In this example, these are:
- Business Transaction:
/r/Checkout
- Severity Level: Critical
- Top Deviating Metrics: Average Response Time
The deviating metric is Average Response Time indicating that checkout responding slowly is the problem.
Examine the Timeline
The state transition events mark the moments when the anomaly moves between Warning and Critical states.
- The timeline in this example begins in the Criticalstate, followed 30 minutes later by a transition to the Warning state, which lasts only eight minutes.
- Because this simple anomaly starts in the Critical state and remains there for most of its lifecycle, we can probably learn all we need to know from the initial event
By contrast, patterns that appear in more complicated timelines may help you to understand anomalies. For example, this timeline from a different anomaly repeatedly toggles from a brief Warning state to a longer Criticalstate:
In this case, you should examine several state change events to determine what clues toggling between states offers about problems in your application.
Examine the Flow Map
The example flow map contains:
- The START label shows that the Business Transaction begins with the OrderService tier.

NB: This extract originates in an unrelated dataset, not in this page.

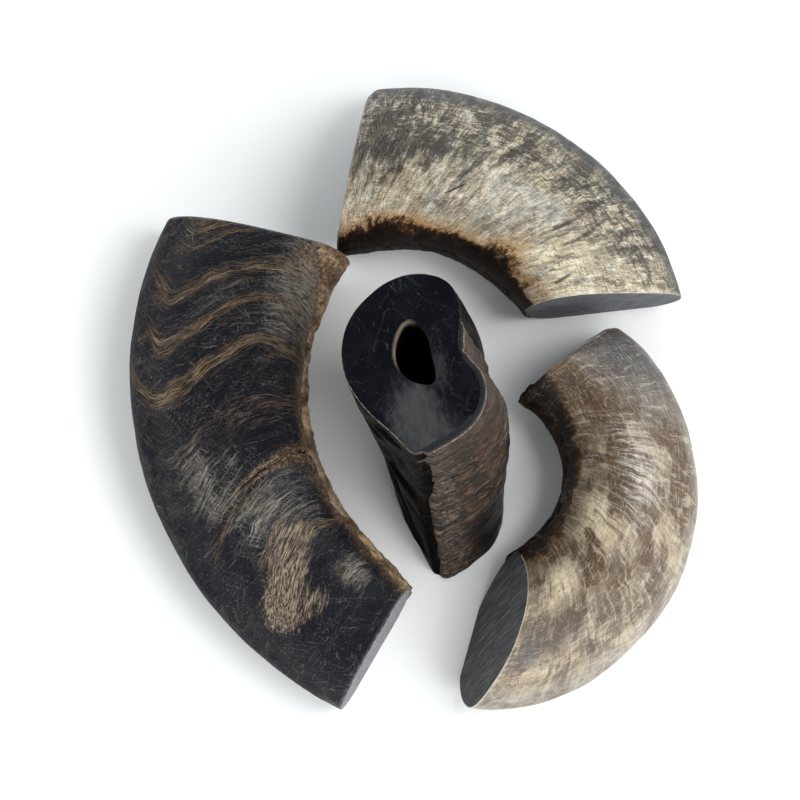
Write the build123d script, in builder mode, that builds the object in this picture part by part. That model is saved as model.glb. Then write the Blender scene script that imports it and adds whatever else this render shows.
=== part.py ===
"""A set of four cut lengths of curved buffalo horn, laid out as a ring on a table.

Three lengths lie on a flattened side and one stands on its oblique sawn end. Each keeps a strip of
rough rind on the hollow side of its bend, where a sanding belt doesn't reach; the rind is a node of
its own, so that it can have its own material. Millimetres, +Z up, and the table is Z = 0.
"""

import os
from math import cos, radians, sin

from build123d import *

os.makedirs("parts", exist_ok=True)

# ---- driving dimensions ----
RIND_BED = 1.7  # how deep a rind strip sits in the sanded horn
RIND_PROUD = 1.0  # how far its rough skin stands out
KEEL_PROUD = 1.8  # the same on the standing length, whose rind is thicker

# Every section is an outline in shares of the horn's size there: across the bend from its inner
# edge (0) to its outer edge (1), then up from the table (0) to the ridge (1). Points dip a little
# below 0 where the belt has left a flat for the length to lie on.
LEFT_OUTLINE = [
    (0.00, 0.46), (0.03, 0.74), (0.12, 0.94), (0.32, 1.00), (0.60, 0.97), (0.84, 0.80),
    (0.98, 0.50), (0.98, 0.24), (0.86, 0.02), (0.55, -0.05), (0.25, -0.04), (0.05, 0.16),
]  # fmt: skip
UPPER_OUTLINE = [
    (0.00, 0.42), (0.04, 0.74), (0.15, 0.95), (0.34, 1.00), (0.62, 0.92), (0.85, 0.70),
    (0.98, 0.42), (0.97, 0.20), (0.84, 0.02), (0.58, -0.05), (0.30, -0.04), (0.05, 0.14),
]  # fmt: skip
UPPER_FOOT = [
    (0.00, 0.42), (0.04, 0.74), (0.14, 0.96), (0.31, 1.00), (0.60, 0.82), (0.84, 0.60),
    (0.98, 0.34), (0.97, 0.16), (0.84, 0.01), (0.58, -0.05), (0.30, -0.04), (0.05, 0.14),
]  # fmt: skip
RIGHT_OUTLINE = [
    (0.00, 0.40), (0.05, 0.64), (0.17, 0.88), (0.35, 1.00), (0.60, 0.92), (0.84, 0.68),
    (1.00, 0.37), (0.94, 0.15), (0.74, -0.03), (0.48, -0.06), (0.22, 0.01), (0.05, 0.18),
]  # fmt: skip
RIGHT_FOOT = [
    (0.00, 0.38), (0.04, 0.53), (0.16, 0.76), (0.38, 0.98), (0.62, 0.96), (0.85, 0.72),
    (1.00, 0.40), (0.93, 0.17), (0.72, -0.02), (0.46, -0.06), (0.22, 0.02), (0.05, 0.20),
]  # fmt: skip
# The standing length has a keel at its inner edge; this is its top, then its foot
STANDING_OUTLINE = [
    (0.00, 0.37), (0.04, 0.60), (0.11, 0.81), (0.24, 0.93), (0.39, 0.90), (0.53, 0.88),
    (0.72, 0.97), (0.88, 0.96), (1.00, 0.68), (0.96, 0.38), (0.82, 0.12), (0.57, 0.00),
    (0.30, 0.10), (0.10, 0.26),
]  # fmt: skip
STANDING_FOOT = [
    (0.00, 0.10), (0.03, 0.42), (0.10, 0.74), (0.24, 0.94), (0.39, 0.93), (0.53, 0.91),
    (0.72, 0.96), (0.88, 0.90), (1.00, 0.64), (0.97, 0.36), (0.84, 0.14), (0.60, 0.01),
    (0.32, -0.02), (0.10, 0.00),
]  # fmt: skip

# Bends: the inner and outer edges' distances from the bend's axis and the depth, at even angles;
# SIDE is how far along the axis each section starts
LEFT_HOME = Plane((52, 23, 0))
LEFT_ANGLES = (160, 244)
LEFT_INNER = (70, 79, 87, 92.7, 95.5, 103.5)
LEFT_OUTER = (126, 135.5, 140.5, 142.5, 141.5, 138)
LEFT_DEPTH = (32, 32, 32, 31, 29, 27)
LEFT_SIDE = (0, 0, 0, 0, 0, 0)

UPPER_HOME = Plane((-6, 1, 0))
UPPER_ANGLES = (122, 6)
UPPER_INNER = (52, 43, 44, 44.3, 46, 48)
UPPER_OUTER = (84, 93.5, 95.5, 95.5, 94.5, 89)
UPPER_DEPTH = (32, 32, 32, 31, 30, 29)
UPPER_SIDE = (0, 0, 0, 0, 0, 0)

RIGHT_HOME = Plane((11, -23, 0))
RIGHT_ANGLES = (60, -95)
RIGHT_INNER = (28, 30.5, 33.5, 34, 32.5, 31.5, 32)
RIGHT_OUTER = (52, 68.5, 72.5, 75.8, 76.3, 75, 69)
RIGHT_DEPTH = (26, 27, 28, 29, 28, 27, 25)
RIGHT_SIDE = (0, 0, 0, 0, 0, 0, 0)

STANDING_TOP = 75  # the height of its sawn top face
STANDING_RADIUS = 110
STANDING_HOME = Plane(
    origin=(22.6, -137.2, STANDING_TOP), x_dir=(-0.3, 0.954, 0), z_dir=(0.954, 0.3, 0)
)
STANDING_ANGLES = (6, -62)
STANDING_INNER = (109, 110.5, 111.5, 112, 112, 112)
STANDING_OUTER = (160, 158, 156, 154, 152, 150)
STANDING_DEPTH = (37.5, 39.5, 38.5, 31, 27, 25)
STANDING_SIDE = (0, 0.5, 4, 6, 6, 6)

# Saw cuts: a line along the foot of each, with the waste to its right, and how far the sawn face
# leans back from upright, in degrees
LEFT_ENDS = [((-20.5, 39.5), (-71.5, 52), -1), ((-20.5, -94.5), (-0.5, -60), 2)]
UPPER_ENDS = [((-13, 96), (-22.8, 44), 0), ((34, 24), (81.5, 29.5), 0)]
RIGHT_ENDS = [((57, 16.5), (32.3, -2.5), -1), ((24.2, -48), (14.2, -83.5), 26)]

# The hollow core: a teardrop, pointed towards the inner side, that runs out 33 mm down the bend
BORE_OUTLINE = [(0.36, 0.54), (0.50, 0.37), (0.64, 0.40), (0.74, 0.55), (0.66, 0.63), (0.50, 0.63)]
BORE_STEPS = [(4, 1.05), (0, 1.0), (-7, 0.75), (-14, 0.3)]  # an angle, then a share of its size
BORE_MIDDLE = (0.55, 0.52)


def station(home, angle):
    """The plane through the bend's axis at this angle; its X runs outwards, its Y up the axis."""
    outwards = home.x_dir * cos(radians(angle)) + home.y_dir * sin(radians(angle))
    return Plane(origin=home.origin, x_dir=outwards, z_dir=outwards.cross(home.z_dir))


def sections(home, angles, inner, outer, depth, side, head, foot):
    """Each station's plane, and its outline's points on it in millimetres."""
    first, last = angles
    steps = len(inner) - 1
    for i, (near, far, deep, base) in enumerate(zip(inner, outer, depth, side)):
        points = [
            (
                near + (s0 + (s1 - s0) * i / steps) * (far - near),
                base + (t0 + (t1 - t0) * i / steps) * deep,
            )
            for (s0, t0), (s1, t1) in zip(head, foot)
        ]
        yield station(home, first + (last - first) * i / steps), points


def pushed(points, i, distance):
    """A point of a closed outline, moved outwards along the outline's normal."""
    (ax, ay), (x, y), (bx, by) = points[i - 1], points[i], points[(i + 1) % len(points)]
    along = Vector(bx - ax, by - ay).normalized()
    return (x - along.Y * distance, y + along.X * distance)


def horn(*bend):
    """The sanded length, still too long at both ends."""
    with BuildPart() as blank:
        for plane, points in sections(*bend):
            with BuildSketch(plane):
                with BuildLine():
                    Spline(points, periodic=True)
                make_face()
        loft()
    return blank.part


def rind(*bend, first, last, proud):
    """A strip along the inner side, over the outline's points from first (may be -1) to last."""
    with BuildPart() as strip:
        for plane, points in sections(*bend):
            skin = [pushed(points, i, proud) for i in range(first, last + 1)]
            bed = [pushed(points, i, -RIND_BED) for i in range(first, last + 1)]
            with BuildSketch(plane):
                with BuildLine():
                    Spline(skin)
                    Line(skin[-1], bed[-1])
                    Spline(bed[::-1])
                    Line(bed[0], skin[0])
                make_face()
        loft()
    return strip.part


def offcut(start, end, lean):
    """The block that a saw takes off to the right of a line on the table, leaning back over it."""
    (ax, ay), (bx, by) = start, end
    along = Vector(bx - ax, by - ay, 0)
    off = Vector(along.Y, -along.X, 0).normalized() * cos(radians(lean))
    off = off + Vector(0, 0, 1) * sin(radians(lean))
    middle = ((ax + bx) / 2, (ay + by) / 2, 0)
    with BuildPart() as block:
        with BuildSketch(Plane(origin=middle, x_dir=along, z_dir=off)):
            Rectangle(along.length + 40, 120)
        extrude(amount=60)
    return block.part


def cut_set(bend, ends, first, last, top=60, proud=RIND_PROUD):
    """The horn and its strip of rind, both sawn to length and flattened where they lie."""
    long_strip = rind(*bend, first=first, last=last, proud=proud)
    with BuildPart() as body:
        add(horn(*bend))
        for end in ends:
            add(offcut(*end), mode=Mode.SUBTRACT)
        split(bisect_by=Plane.XY.offset(top), keep=Keep.BOTTOM)
        split(bisect_by=Plane.XY, keep=Keep.TOP)
        add(long_strip, mode=Mode.SUBTRACT)
    with BuildPart() as strip:
        add(long_strip)
        for end in ends:
            add(offcut(*end), mode=Mode.SUBTRACT)
        split(bisect_by=Plane.XY.offset(top), keep=Keep.BOTTOM)
        split(bisect_by=Plane.XY, keep=Keep.TOP)
    return body, strip


LEFT_BEND = (
    LEFT_HOME, LEFT_ANGLES, LEFT_INNER, LEFT_OUTER, LEFT_DEPTH, LEFT_SIDE,
    LEFT_OUTLINE, LEFT_OUTLINE,
)  # fmt: skip
UPPER_BEND = (
    UPPER_HOME, UPPER_ANGLES, UPPER_INNER, UPPER_OUTER, UPPER_DEPTH, UPPER_SIDE,
    UPPER_OUTLINE, UPPER_FOOT,
)  # fmt: skip
RIGHT_BEND = (
    RIGHT_HOME, RIGHT_ANGLES, RIGHT_INNER, RIGHT_OUTER, RIGHT_DEPTH, RIGHT_SIDE,
    RIGHT_OUTLINE, RIGHT_FOOT,
)  # fmt: skip
STANDING_BEND = (
    STANDING_HOME, STANDING_ANGLES, STANDING_INNER, STANDING_OUTER, STANDING_DEPTH,
    STANDING_SIDE, STANDING_OUTLINE, STANDING_FOOT,
)  # fmt: skip

# ---- the four lengths ----
left_horn, left_horn_rind = cut_set(LEFT_BEND, LEFT_ENDS, -1, 1)
upper_horn, upper_horn_rind = cut_set(UPPER_BEND, UPPER_ENDS, -1, 1)
right_horn, right_horn_rind = cut_set(RIGHT_BEND, RIGHT_ENDS, -1, 1)
standing_blank, standing_horn_rind = cut_set(
    STANDING_BEND, [], 0, 4, top=STANDING_TOP, proud=KEEL_PROUD
)

with BuildPart() as bore:
    for angle, share in BORE_STEPS:
        with BuildSketch(station(STANDING_HOME, angle)):
            with BuildLine():
                Spline(
                    [
                        (
                            STANDING_RADIUS + 49 * (BORE_MIDDLE[0] + share * (s - BORE_MIDDLE[0])),
                            38 * (BORE_MIDDLE[1] + share * (t - BORE_MIDDLE[1])),
                        )
                        for s, t in BORE_OUTLINE
                    ],
                    periodic=True,
                )
            make_face()
    loft()

with BuildPart() as standing_horn:
    add(standing_blank.part)
    add(bore.part, mode=Mode.SUBTRACT)

# ---- named parts, written one file each ----
left_horn.part.label = "left_horn"
left_horn_rind.part.label = "left_horn_rind"
upper_horn.part.label = "upper_horn"
upper_horn_rind.part.label = "upper_horn_rind"
right_horn.part.label = "right_horn"
right_horn_rind.part.label = "right_horn_rind"
standing_horn.part.label = "standing_horn"
standing_horn_rind.part.label = "standing_horn_rind"

export_step(left_horn.part, "parts/left_horn.step")
export_step(left_horn_rind.part, "parts/left_horn_rind.step")
export_step(upper_horn.part, "parts/upper_horn.step")
export_step(upper_horn_rind.part, "parts/upper_horn_rind.step")
export_step(right_horn.part, "parts/right_horn.step")
export_step(right_horn_rind.part, "parts/right_horn_rind.step")
export_step(standing_horn.part, "parts/standing_horn.step")
export_step(standing_horn_rind.part, "parts/standing_horn_rind.step")
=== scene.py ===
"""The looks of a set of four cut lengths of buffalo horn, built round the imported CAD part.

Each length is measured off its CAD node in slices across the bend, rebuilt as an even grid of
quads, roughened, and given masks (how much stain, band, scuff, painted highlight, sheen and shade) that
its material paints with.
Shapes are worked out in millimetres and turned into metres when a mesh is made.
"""

import math

import bmesh
import bpy
import numpy as np
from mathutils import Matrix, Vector
from mathutils.bvhtree import BVHTree


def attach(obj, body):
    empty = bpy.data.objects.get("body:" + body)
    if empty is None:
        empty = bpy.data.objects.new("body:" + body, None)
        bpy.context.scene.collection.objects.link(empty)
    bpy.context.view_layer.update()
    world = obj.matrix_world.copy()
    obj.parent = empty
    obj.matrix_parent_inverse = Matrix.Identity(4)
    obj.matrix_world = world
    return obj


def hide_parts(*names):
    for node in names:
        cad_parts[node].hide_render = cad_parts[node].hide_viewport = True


MM = 0.001
UP = np.array([0.0, 0.0, 1.0])
OVER_TOP = 0.62  # the share of a slice's girth that counts as reached over its top
MIDDLE = 0.45  # how far up a lying length's depth the search for each slice's middle starts
TOUCHING = 0.05  # how near to a surface the rind has to lie to be what shows there
ROUNDING = (0.1, 0.25, 0.45, 0.7, 1.0)  # the shares of a sawn edge's rounding that have a row
END_ZONE = 12  # how far from a sawn face its rounding can reach along a length
HUB_GAP = 0.94  # how far in towards its middle a closed face's last ring lies

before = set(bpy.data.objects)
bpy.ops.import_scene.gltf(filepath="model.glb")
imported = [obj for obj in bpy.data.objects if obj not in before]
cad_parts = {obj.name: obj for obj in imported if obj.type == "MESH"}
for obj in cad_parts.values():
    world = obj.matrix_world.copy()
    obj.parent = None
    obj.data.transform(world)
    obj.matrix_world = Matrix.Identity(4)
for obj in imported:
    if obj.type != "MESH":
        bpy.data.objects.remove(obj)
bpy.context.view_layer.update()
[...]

- Between the OrderService tier and its numerous dependencies, two tiers are red—these are the tiers where the system has found Suspected Causes.
You can now focus on determining which of the red tiers contains the root cause of the anomaly.

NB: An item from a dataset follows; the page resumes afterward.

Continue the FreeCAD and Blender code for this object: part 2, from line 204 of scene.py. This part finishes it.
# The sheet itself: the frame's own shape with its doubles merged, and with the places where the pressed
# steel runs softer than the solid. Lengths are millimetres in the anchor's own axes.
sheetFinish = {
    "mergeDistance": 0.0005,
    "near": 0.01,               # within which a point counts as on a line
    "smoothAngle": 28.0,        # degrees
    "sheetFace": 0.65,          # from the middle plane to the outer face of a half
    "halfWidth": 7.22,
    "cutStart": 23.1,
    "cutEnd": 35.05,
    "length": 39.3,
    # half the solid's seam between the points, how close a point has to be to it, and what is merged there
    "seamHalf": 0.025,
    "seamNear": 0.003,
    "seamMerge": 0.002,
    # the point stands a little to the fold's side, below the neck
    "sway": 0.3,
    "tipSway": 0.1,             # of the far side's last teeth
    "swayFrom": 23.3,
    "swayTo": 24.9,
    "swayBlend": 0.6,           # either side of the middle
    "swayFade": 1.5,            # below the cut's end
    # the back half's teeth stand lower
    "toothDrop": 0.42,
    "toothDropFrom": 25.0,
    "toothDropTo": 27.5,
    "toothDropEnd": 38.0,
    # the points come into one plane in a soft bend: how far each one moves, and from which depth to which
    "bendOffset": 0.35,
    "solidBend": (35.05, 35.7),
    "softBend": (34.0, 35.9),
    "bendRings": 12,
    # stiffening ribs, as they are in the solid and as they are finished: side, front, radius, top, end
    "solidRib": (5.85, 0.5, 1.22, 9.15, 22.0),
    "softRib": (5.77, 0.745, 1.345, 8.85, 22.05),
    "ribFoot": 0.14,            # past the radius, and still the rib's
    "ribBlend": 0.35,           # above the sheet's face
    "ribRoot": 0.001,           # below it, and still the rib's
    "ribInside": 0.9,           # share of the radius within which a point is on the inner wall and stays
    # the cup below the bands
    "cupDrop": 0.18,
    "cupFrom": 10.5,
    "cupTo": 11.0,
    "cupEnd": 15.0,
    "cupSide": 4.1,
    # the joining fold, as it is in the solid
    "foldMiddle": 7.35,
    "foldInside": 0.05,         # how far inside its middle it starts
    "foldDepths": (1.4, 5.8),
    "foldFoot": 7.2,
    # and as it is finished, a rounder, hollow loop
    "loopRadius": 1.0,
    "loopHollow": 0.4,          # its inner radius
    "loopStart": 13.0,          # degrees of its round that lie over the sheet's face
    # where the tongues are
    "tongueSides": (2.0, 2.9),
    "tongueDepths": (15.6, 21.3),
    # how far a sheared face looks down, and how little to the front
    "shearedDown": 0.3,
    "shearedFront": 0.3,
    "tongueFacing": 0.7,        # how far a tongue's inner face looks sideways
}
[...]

Examine the Top Suspected Causes
The Top Suspected Causes show likely root causes of a Business Transaction performance problem. You can can traverse up to the following entities in the call paths to find the root cause of the anomaly:
services such as payment service, order service
backend such as database backend, HTTP backend
cross-applications
Infra machine entity-server
In the following example, we want to know why Checkout is responding slowly. The first Suspected Cause is a Process CPU Burnt issue on the eretail.prod.payment01_1 node of the PaymentService1 tier:
Hover over the Suspected Cause to highlight the relevant entities in the flow map. Everything but the critical path fades away, revealing that OrderService, where the Business Transaction starts, and which had a degraded response time, relies on PaymentService1:
The second Suspected Cause is an HTTP call on OrderService itself.

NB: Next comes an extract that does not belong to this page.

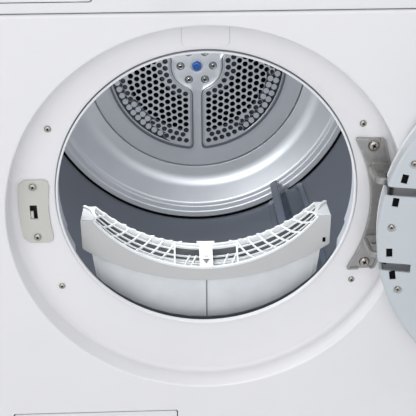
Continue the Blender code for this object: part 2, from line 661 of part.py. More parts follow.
# ---------------------------------------------------------------- drum and drive
def make_drum(looks):
    r = DRUM_RADIUS
    t = 0.0012
    front = DRUM_FRONT_DEPTH
    joint = DRUM_JOINT_DEPTH
    lip = DRUM_LIP_RADIUS
    shell_profile = [
        (lip, front), (r - 0.003, front), (r + t, front + 0.004), (r + t, joint - GAP), (r, joint - GAP),
        (r, front + 0.0045), (r - 0.003, front + t), (lip, front + t)]
    shell = lathe("drum_shell", shell_profile, DRUM_CENTRE, looks["drum_steel"])

    deep = DRUM_BACK_DEPTH
    groove = DRUM_GROOVE_RADIUS
    face = [(0.0235, deep), (0.159, deep), (0.163, deep - 0.0030), (0.167, deep), (groove - 0.006, deep),
            (groove, deep + 0.0030), (groove + 0.006, deep - 0.0020), (0.262, deep - 0.0300), (r - 0.002,
                    joint),
            (r + t, joint)]
    back_side = [(radius, along + t) for radius, along in reversed(face)]
    drum_back = lathe("drum_back", face + back_side, DRUM_CENTRE, looks["drum_steel"])

    hub_profile = [(0.0, deep - 0.0037), (0.0098, deep - 0.0037), (0.0098, deep - 0.0090),
                   (0.0400, deep - 0.0090),
                   (0.0430, deep - 0.0070), (0.0440, deep - GAP), (0.0100, deep - GAP), (0.0100,
                           deep + 0.0400),
                   (0.0, deep + 0.0400)]
    hub = lathe("drum_hub", hub_profile, DRUM_CENTRE, looks["drum_steel"], segments=28)
    cap_profile = [(0.0, deep - 0.0125), (0.0060, deep - 0.0120), (0.0092, deep - 0.0098),
                   (0.0092, deep - 0.0040),
                   (0.0, deep - 0.0040)]
    cap = lathe("hub_cap", cap_profile, DRUM_CENTRE, looks["blue_cap"], segments=20)
    ring_profile = [(0.0105, deep + 0.0180), (0.0300, deep + 0.0180), (0.0300, deep + 0.0300),
                    (0.0105, deep + 0.0300)]
    lathe("rear_bearing", ring_profile, DRUM_CENTRE, looks["steel_screw"], segments=20)

    lifters = []
    for index in range(LIFTER_COUNT):
        lifters.append(make_lifter(index, looks))
    pivot("drum_spin", (0.0, OPENING_Y, OPENING_Z), [shell, drum_back, hub, cap] + lifters)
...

Hover to highlight the affected entities.
Which Suspected Cause is the root cause? Which is only a symptom of the overall problem?
- We have a plausible root cause in the Process CPU Burnt issue on PaymentService1 tier, which is ranked likeliest by the system.
- Meanwhile, the HTTP call on OrderService bears some analysis:
- An HTTP call includes both a request and a response
- We know that the tier on the other end, PaymentService1, has its own problem
- Therefore, we can infer that the HTTP response from PaymentService1 is what makes the call slow
Now we see that both Suspected Causes originate with PaymentService1, and the HTTP call issue is really a side-effect of the Process CPU Burnt issue. The system's ranking makes sense.
As we continue to investigate, if we decide that the Process CPU Burn issue is not the root cause, we can reconsider the HTTP call.